X-Message-Number: 32685
From: "sbharris1" <>
References: <>
Subject: Re: CryoNet #32684
Date: Wed, 30 Jun 2010 17:40:50 -0700

In message #32684 Melody Maxim writes:


>>Most reasonably intelligent persons could easily be trained to perform the
"standby" and "transport" procedures, but the same is not true of the
"stabilization" procedures, which require a proper education and extensive
clinical training, under the supervision of qualified, competent
instructors. Femoral cannulations and perfusion are safely performed, all
around the world, on a daily basis, by competent personnel. A small
percentage of these cases include cooling patients to deep hypothermia
(below 18 degrees C) and removing them from all forms of support, for
procedures that require the cessation of blood flow. These people are
"technically" dead, while the procedure is taking place, and then they are
warmed and revived. These procedures have been successfully performed, for
decades, and what SA is attempting to do should mimic those procedures, for
the most part. SA's cannulation procedures should be identical to those that
have been performed, by vascular surgeons in conventional medicine, millions
of times, yet SA continues to botch these procedures, to this day. <<



MY COMMENT: The statement "SA's cannulation procedures should be identical
to those that have been performed, by vascular surgeons in conventional
medicine, millions of times  is quite wrong. Cannulation in medicine for
femoral bypass is done on patients with a good blood pressure, and this is
true even if the patient is intended to be cooled later. That means the
arteries are pulsatile and pinkish white, the veins properly blue and fat
with pressure, and everything looks like an anatomy diagram.

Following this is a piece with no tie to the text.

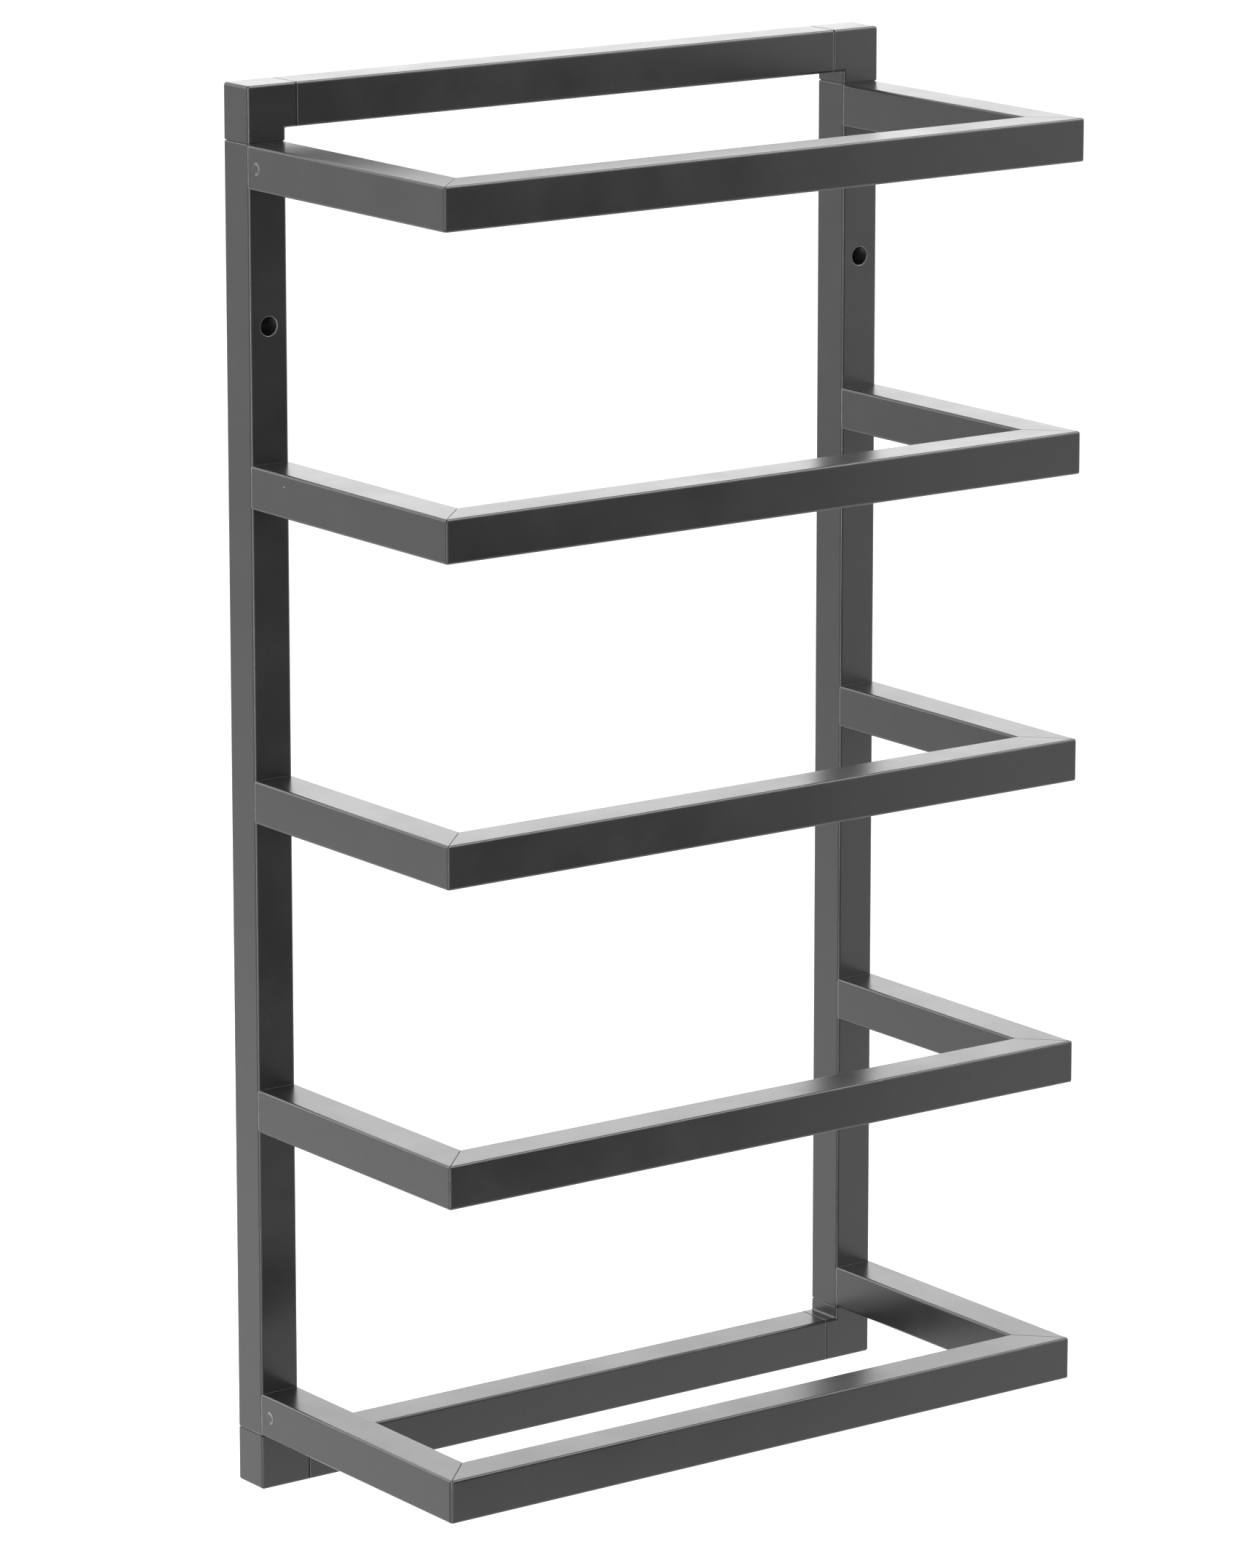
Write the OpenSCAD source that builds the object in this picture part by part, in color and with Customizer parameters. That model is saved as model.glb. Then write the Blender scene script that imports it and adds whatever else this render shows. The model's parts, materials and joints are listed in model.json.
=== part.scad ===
// Wall-hung rack of five tiers for rolled towels, in painted square steel tube.
//
// Two posts and two crossbars make the back frame, joined by four cast corner
// connectors whose plugs push into the tubes.  Five U-shaped tiers stand out of
// it, each of two arms and a front bar with mitred and welded corners.  One
// screw from behind the post draws each arm up against it.
//
// The origin is on the wall, midway between the two wall-screw holes.
// +X is to the right, -Y is out of the wall and +Z is up.

/* [Rack] */
// Width over the outer faces of the posts
rack_w = 440; // [300:5:700]
// Depth from the wall to the face of the front bars
rack_d = 215; // [140:5:320]
// Height from one tier to the next
tier_pitch = 180; // [110:5:260]

/* [Tube] */
// Side of the square tube
tube = 25; // [22:1:32]
// Thickness of the tube's wall
tube_wall = 1.2; // [0.8:0.1:1.8]
// Radius of the tube's long edges
tube_edge_r = 1.6; // [1:0.1:2.2]
// Distance that an arm's end stops short of a knife edge round a post's edge
root_land = 0.4; // [0.2:0.1:0.6]
// Radius that the mitred corners of the tiers are ground to
mitre_r = 1; // [0.5:0.1:1.5]

/* [Corner connectors] */
// Length of each leg that shows, from the outer corner
corner_leg = 32.5; // [28:0.5:45]
// Radius of the outer corner
corner_r = 1.8; // [1:0.1:3]
// Width of the groove where a leg meets its tube
groove_w = 0.4; // [0.2:0.1:0.8]
// Depth of that groove
groove_d = 0.5; // [0.2:0.1:0.7]
// Length of each plug that goes into a tube
plug_l = 28; // [15:1:40]
// Clearance between a plug's walls and the tube, on each side
plug_clear = 0.35; // [0.2:0.05:0.5]
// Clearance between a plug's grip ribs and the tube, on each side
rib_clear = 0.05; // [0.02:0.01:0.1]
// Width of a grip rib
rib_w = 1.5; // [1:0.1:2.5]
// Thickness of the casting's walls, in the plugs and in the corner
cast_wall = 2.4; // [1.5:0.1:3]

/* [Wall screws] */
// Diameter of the screw hole through the back of each post
screw_hole_d = 5.5; // [4:0.5:6.5]
// Diameter of the access hole through the front of each post
access_hole_d = 11; // [9:0.5:14]

/* [Arm screws] */
// Diameter of the screw that holds an arm
arm_screw_d = 6; // [4:1:8]
// Length of the screw under its head
arm_screw_l = 16; // [12:1:25]
// Diameter of the screw's button head
head_d = 10.5; // [10:0.5:12]
// Height of the head
head_h = 3.3; // [2.5:0.1:4]
// Width across the flats of the head's key recess
key_w = 4; // [3:0.5:5]
// Depth of the key recess
key_depth = 2; // [1:0.1:2.2]
// Extra diameter of the post's hole around the screw
screw_clear = 0.6; // [0.3:0.1:1]
// Extra diameter of the hole in the post's back that lets the head through
head_clear = 1.5; // [0.5:0.5:3]

/* [Threaded blocks] */
// Thickness of the block welded inside the root of each arm
block_t = 14; // [10:1:18]
// Set-back of the block from the end of the arm
block_inset = 0.5; // [0.2:0.1:1]
// Clearance between the block and the inside of the arm, on each side
block_clear = 0.05; // [0.02:0.01:0.1]
// Clearance between the screw's thread and the block, on the radius
thread_clear = 0.03; // [0.01:0.01:0.1]
// Diameter of the plug weld that holds the block, in the arm's outer side
plug_weld_d = 7; // [4:0.5:9]
// Depth that the plug weld lies below the arm's side
plug_weld_dip = 0.3; // [0.1:0.1:0.5]

/* [Hidden] */
$fn = 48;
tiers = 5;                                   // tier 1 is the top one
cut = 1;                                     // how far a cutting shape runs past a face
bore = tube - 2 * tube_wall;                 // side of the tube's inside
bore_r = max(tube_edge_r - tube_wall, 0.2);  // radius of its inner corners
top_z = tier_z(1) + tube / 2;                // top end of the posts
bottom_z = tier_z(tiers) - tube / 2;         // bottom end of the posts
post_x = rack_w / 2 - tube / 2;              // from the middle to a post's axis
crossbar_l = rack_w - 2 * corner_leg;        // cut length of a crossbar
frame_top = top_z + corner_leg;              // outer faces of the back frame
frame_bottom = bottom_z - corner_leg;
plug_w = bore - 2 * plug_clear;              // over a plug's walls
rib_h = plug_clear - rib_clear;              // height of a grip rib
plug_lead = 3;                               // length of a plug's tip without ribs
seat_y = -tube + tube_wall;                  // inside face of a post's front wall
head_hole_d = head_d + head_clear;           // hole that a screw head passes through
block_y = -tube - block_inset;               // face of a threaded block
weld_y = block_y - block_t / 2;              // its plug weld, halfway along it
head_dome_r = head_d * 0.66;                 // radius of a screw head's dome
paint = [0.17, 0.17, 0.18];
bare_steel = [0.62, 0.63, 0.65];

// Height of a tier's axis; the wall screws are midway between tiers 1 and 2.
function tier_z(i) = tier_pitch * (1.5 - i);

// A square with round corners, centred, as a section for bars and tubes.
module round_square(side, r) {
    square([side, side - 2 * r], center = true);
    square([side - 2 * r, side], center = true);
    for (x = [-1, 1], y = [-1, 1])
        translate([x * (side / 2 - r), y * (side / 2 - r)])
            circle(r);
}

// Square tube of length l along +Z from z = 0, centred on the axis.
module square_tube(l) {
    difference() {
        linear_extrude(l) round_square(tube, tube_edge_r);
        translate([0, 0, -cut]) linear_extrude(l + 2 * cut) round_square(bore, bore_r);
    }
}

// Post on the side -1 or 1: a wall-screw hole with its access hole, and at each
// tier a hole for the arm's screw with a larger one behind it for the head.
module post(side) {
    color(paint)
        translate([side * post_x, -tube / 2, 0])
            difference() {
                translate([0, 0, bottom_z]) square_tube(top_z - bottom_z);
                rotate([90, 0, 0]) cylinder(h = tube, d = access_hole_d);
                rotate([-90, 0, 0]) cylinder(h = tube, d = screw_hole_d);
                for (i = [1:tiers])
                    translate([0, 0, tier_z(i)]) {
                        rotate([90, 0, 0]) cylinder(h = tube, d = arm_screw_d + screw_clear);
                        rotate([-90, 0, 0]) cylinder(h = tube, d = head_hole_d);
                    }
            }
}

// Crossbar with its axis at height z.
module crossbar(z) {
    color(paint)
        translate([-crossbar_l / 2, -tube / 2, z])
            rotate([0, 90, 0]) square_tube(crossbar_l);
}

// Leg of a corner connector along +Z from the outer corner, cut at 45 degrees
// so that two legs meet, with a groove at its end.
module corner_half() {
    intersection() {
        union() {
            linear_extrude(corner_leg - groove_w) round_square(tube, tube_edge_r);
            linear_extrude(corner_leg) round_square(tube - 2 * groove_d, tube_edge_r - groove_d);
        }
        rotate([90, 0, 0])
            linear_extrude(tube + 2 * cut, center = true)
                polygon([
                    [-tube / 2, 0],
                    [-tube / 2, corner_leg],
                    [tube / 2, corner_leg],
                    [tube / 2, tube]
                ]);
    }
}

// Plug along +Z from z = 0, with two grip ribs on each side that stop short of
// its tip, so that the tip finds its way into the tube.
module plug() {
    linear_extrude(plug_l) square(plug_w, center = true);
    for (turn = [0:90:270], x = [-1, 1])
        rotate([0, 0, turn])
            translate([x * plug_w / 4 - rib_w / 2, 0, 0])
                cube([rib_w, plug_w / 2 + rib_h, plug_l - plug_lead]);
}

// Hollow of one leg and its plug, along +Z from the outer corner and open at
// the plug's tip.
module cast_hollow() {
    translate([0, 0, cast_wall])
        linear_extrude(corner_leg + plug_l)
            square(plug_w - 2 * cast_wall, center = true);
}

// Places its children as a connector's second leg, along +X.
module second_leg() {
    translate([-tube / 2, 0, tube / 2])
        rotate([0, 90, 0])
            mirror([1, 0, 0])
                children();
}

// Corner connector on the side -1 or 1, at the bottom or the top (end -1 or 1).
// The plug in the post has a cross hole, where the end tier's arm screw passes
// through and keeps the plug from pulling out.
module corner(side, end) {
    color(paint)
        translate([side * post_x, -tube / 2, end > 0 ? frame_top : frame_bottom])
            mirror([side > 0 ? 1 : 0, 0, 0])
                mirror([0, 0, end > 0 ? 1 : 0])
                    difference() {
                        union() {
                            intersection() {
                                union() {
                                    corner_half();
                                    second_leg() corner_half();
                                }
                                corner_outline();
                            }
                            translate([0, 0, corner_leg]) plug();
                            second_leg() translate([0, 0, corner_leg]) plug();
                        }
                        cast_hollow();
                        second_leg() cast_hollow();
                        translate([0, 0, corner_leg + tube / 2])
                            rotate([90, 0, 0])
                                cylinder(h = tube, d = head_hole_d, center = true);
                    }
}

// Outline that rounds a connector's outer corner.
module corner_outline() {
    reach = corner_leg + cut;
    rotate([90, 0, 0])
        linear_extrude(tube + 2 * cut, center = true)
            translate([-tube / 2, 0]) {
                translate([corner_r, 0]) square([reach - corner_r, reach]);
                translate([0, corner_r]) square([reach, reach - corner_r]);
                translate([corner_r, corner_r]) circle(corner_r);
            }
}

// Outline of a tier seen from above, which rounds its ground corners.
module tier_outline() {
    linear_extrude(tube + 2 * cut, center = true) {
        translate([-rack_w / 2, -rack_d + mitre_r]) square([rack_w, rack_d]);
        translate([-rack_w / 2 + mitre_r, -rack_d]) square([rack_w - 2 * mitre_r, rack_d]);
        for (side = [-1, 1])
            translate([side * (rack_w / 2 - mitre_r), -rack_d + mitre_r])
                circle(mitre_r);
    }
}

// Arm of tier i on the side -1 or 1, mitred in front.  Its root follows the
// post's rounded edges, and a plug weld shows as a shallow dimple outside.
module arm(i, side) {
    root_y = -tube + tube_edge_r - root_land;
    color(paint)
        translate([0, 0, tier_z(i)])
            difference() {
                intersection() {
                    translate([side * post_x, root_y, 0])
                        rotate([90, 0, 0]) square_tube(rack_d + root_y);
                    mirror([side < 0 ? 1 : 0, 0, 0])
                        linear_extrude(tube + 2 * cut, center = true)
                            polygon([
                                [rack_w / 2, cut],
                                [rack_w / 2, -rack_d],
                                [rack_w / 2 - tube, -rack_d + tube],
                                [rack_w / 2 - tube, cut]
                            ]);
                    tier_outline();
                }
                translate([side * post_x, -tube / 2, 0])
                    linear_extrude(tube + 2 * cut, center = true)
                        round_square(tube, tube_edge_r);
                translate([side * (rack_w / 2 - plug_weld_dip), weld_y, 0])
                    rotate([0, side * 90, 0])
                        cylinder(h = plug_weld_dip + cut, d = plug_weld_d);
            }
}

// Front bar of tier i, mitred at both ends.
module front_bar(i) {
    color(paint)
        translate([0, 0, tier_z(i)])
            intersection() {
                translate([-rack_w / 2, -rack_d + tube / 2, 0])
                    rotate([0, 90, 0]) square_tube(rack_w);
                linear_extrude(tube + 2 * cut, center = true)
                    polygon([
                        [-rack_w / 2, -rack_d],
                        [rack_w / 2, -rack_d],
                        [rack_w / 2 - tube, -rack_d + tube],
                        [-rack_w / 2 + tube, -rack_d + tube]
                    ]);
                tier_outline();
            }
}

// Threaded blocks, one welded inside the root of every arm.
module arm_blocks() {
    block_w = bore - 2 * block_clear;
    color(bare_steel)
        for (i = [1:tiers], side = [-1, 1])
            translate([side * post_x, block_y, tier_z(i)])
                rotate([90, 0, 0])
                    difference() {
                        linear_extrude(block_t) round_square(block_w, bore_r);
                        translate([0, 0, -cut])
                            cylinder(h = block_t + 2 * cut, r = arm_screw_d / 2 + thread_clear);
                    }
}

// Button-head screws, one through each post into every arm's block.
module arm_screws() {
    color(bare_steel)
        for (i = [1:tiers], side = [-1, 1])
            translate([side * post_x, seat_y, tier_z(i)]) {
                rotate([90, 0, 0]) cylinder(h = arm_screw_l, d = arm_screw_d);
                rotate([-90, 0, 0])
                    difference() {
                        intersection() {
                            cylinder(h = head_h, d = head_d);
                            translate([0, 0, head_h - head_dome_r]) sphere(head_dome_r);
                        }
                        translate([0, 0, head_h - key_depth])
                            cylinder(h = key_depth + cut, d = key_w / cos(30), $fn = 6);
                    }
            }
}

post(-1);  // left_post
post(1);  // right_post
crossbar(frame_top - tube / 2);  // top_crossbar
crossbar(frame_bottom + tube / 2);  // bottom_crossbar
corner(-1, 1);  // corner_top_left
corner(1, 1);  // corner_top_right
corner(-1, -1);  // corner_bottom_left
corner(1, -1);  // corner_bottom_right
arm(1, -1);  // left_arm_1
arm(2, -1);  // left_arm_2
arm(3, -1);  // left_arm_3
arm(4, -1);  // left_arm_4
arm(5, -1);  // left_arm_5
front_bar(1);  // front_bar_1
front_bar(2);  // front_bar_2
front_bar(3);  // front_bar_3
front_bar(4);  // front_bar_4
front_bar(5);  // front_bar_5
arm(1, 1);  // right_arm_1
arm(2, 1);  // right_arm_2
arm(3, 1);  // right_arm_3
arm(4, 1);  // right_arm_4
arm(5, 1);  // right_arm_5
arm_blocks();
arm_screws();
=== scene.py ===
import json
import math

import bmesh
import bpy
from mathutils import Matrix, Vector


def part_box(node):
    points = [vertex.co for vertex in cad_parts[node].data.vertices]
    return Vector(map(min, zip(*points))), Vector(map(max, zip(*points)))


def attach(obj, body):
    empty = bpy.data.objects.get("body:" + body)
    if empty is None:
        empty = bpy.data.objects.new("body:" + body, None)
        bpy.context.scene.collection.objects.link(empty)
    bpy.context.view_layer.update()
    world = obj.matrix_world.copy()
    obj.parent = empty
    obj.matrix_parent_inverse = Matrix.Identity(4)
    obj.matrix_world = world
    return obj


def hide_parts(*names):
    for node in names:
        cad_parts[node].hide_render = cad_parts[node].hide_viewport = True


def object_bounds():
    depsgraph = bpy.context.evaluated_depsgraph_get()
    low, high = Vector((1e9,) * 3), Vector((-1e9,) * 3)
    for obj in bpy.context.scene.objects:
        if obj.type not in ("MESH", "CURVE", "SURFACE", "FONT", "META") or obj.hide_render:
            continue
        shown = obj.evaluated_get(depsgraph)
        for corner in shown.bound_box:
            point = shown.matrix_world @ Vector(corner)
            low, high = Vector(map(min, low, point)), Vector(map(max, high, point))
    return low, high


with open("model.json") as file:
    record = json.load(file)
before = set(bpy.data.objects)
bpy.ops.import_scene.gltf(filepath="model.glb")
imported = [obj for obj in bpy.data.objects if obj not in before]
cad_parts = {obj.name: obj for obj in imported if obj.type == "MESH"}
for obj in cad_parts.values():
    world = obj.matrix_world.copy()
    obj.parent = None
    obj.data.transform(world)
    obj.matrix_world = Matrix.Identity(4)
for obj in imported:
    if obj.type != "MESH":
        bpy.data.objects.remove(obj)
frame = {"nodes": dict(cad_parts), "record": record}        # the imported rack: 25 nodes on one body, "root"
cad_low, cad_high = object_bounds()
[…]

In cryonics, femoral cannulations are considerably more difficult, and are
not "identical.   There is no good pulse even with the thumper (and the
surgery cannot be done with the thumper running in any case), and time
without blood pressure has usually resulted in enough capillary fluid uptake
that there is little pressure in the vascular system. The "blood pressure 
of a person in early cardiac arrest is about 10 mmHg (in both arteries and
veins), but this only last a few tens of minutes, and is frequently gone by
the time the patient has cooled on CPS for long enough to attempt washout.
In such circumstances it's surprisingly hard to tell veins from arteries. I
think most surgeons would be shocked, but I doubt that many vascular
surgeons have ever tried it, for obvious reasons. Again, even
cooled/arrested patients are *already* cannulated, so the surgeon doesn't
have to do it, then.



Cryonic femoral perfusion is a bit more like what embalmers have to do, but
even here there are large differences. Embalmers do not have to worry about
air in the arterial system, nor introducing long cannula into femoral veins,
or even about tearing a vein plexus during vessel isolation, since they work
with open vein drainage anyway (removing clots with a short narrow cannula
and slide, as necessary, if this stops). For all these reasons, my own
experience with embalmers and funeral industry higher-ups with embalming
licenses, is that they don't turn out to be very good at what cryonics
needs, either.



The major proponent of field femoral washout in cryonics has been myself,
and the only person who has done it consistently is also myself. Even so, I
have failed occasionally, and had to use the (much more straightforward)
carotid/jugular system in the neck for either perfusion or drainage or both,
if the femorals cannot be used. I recently used such methods to perfuse to
vitrifiable cryprotectant concentration in the field, so even this can be
done by these methods.



Elsewhere, at the main facilities at both Alcor and CI, the standard has
been perfusion via aortic arch in the chest, with right atrial drainage, as
in standard bypass. This is easier if one is willing to open the chest, but
people have been less likely to want to do open-chest procedures in the
field. It's possible to teach, but it's even more of a mess, and it may well
interfere with cryoprotectant perfusion later.



I think that part of the solution is to teach neck cannulation as a backup
to femoral cannulation for field washout procedures. I do not think that the
answer can be merely to have human vascular surgeons "on call  to do
cryonics, because they simply aren't available at any hour of any night and
day, 365 days a year. Cryonics cannot be scheduled. The fact that some
vascular surgeons do emergency human heart surgery means nothing: cryonics
will never have the opportunity to draw from this entire pool of working
emergency on-call vascular surgeons to be on call for us. Emergency vascular
surgery is done at tertiary centers, if at all. In standard medicine,
patients who do not make it to such centers alive, die and that's the end of
them. They then go to the nearest funeral home, where they wait to be fed
into that system. We do not have this luxury in cryonics.



A recent cryonics case required 5 days for a patient to die in a hospice
near Alcor. It required 24 hour monitoring by cryonics personnel and they
were exhausted at the end. Had this been a field operation, it would have
required 5 days of 8 hour shifts by surgeons specially sent out into the
field for one patient. This is fairly typical. Nobody could afford that,
even if they could find three surgeons willing to travel for a week at a
moment's notice, and then sit at some hotel doing shiftwork someplace else.
SA has had exactly that problem. It remains unsolved; for the money
available, it may continue to remain at least partly unsolvable.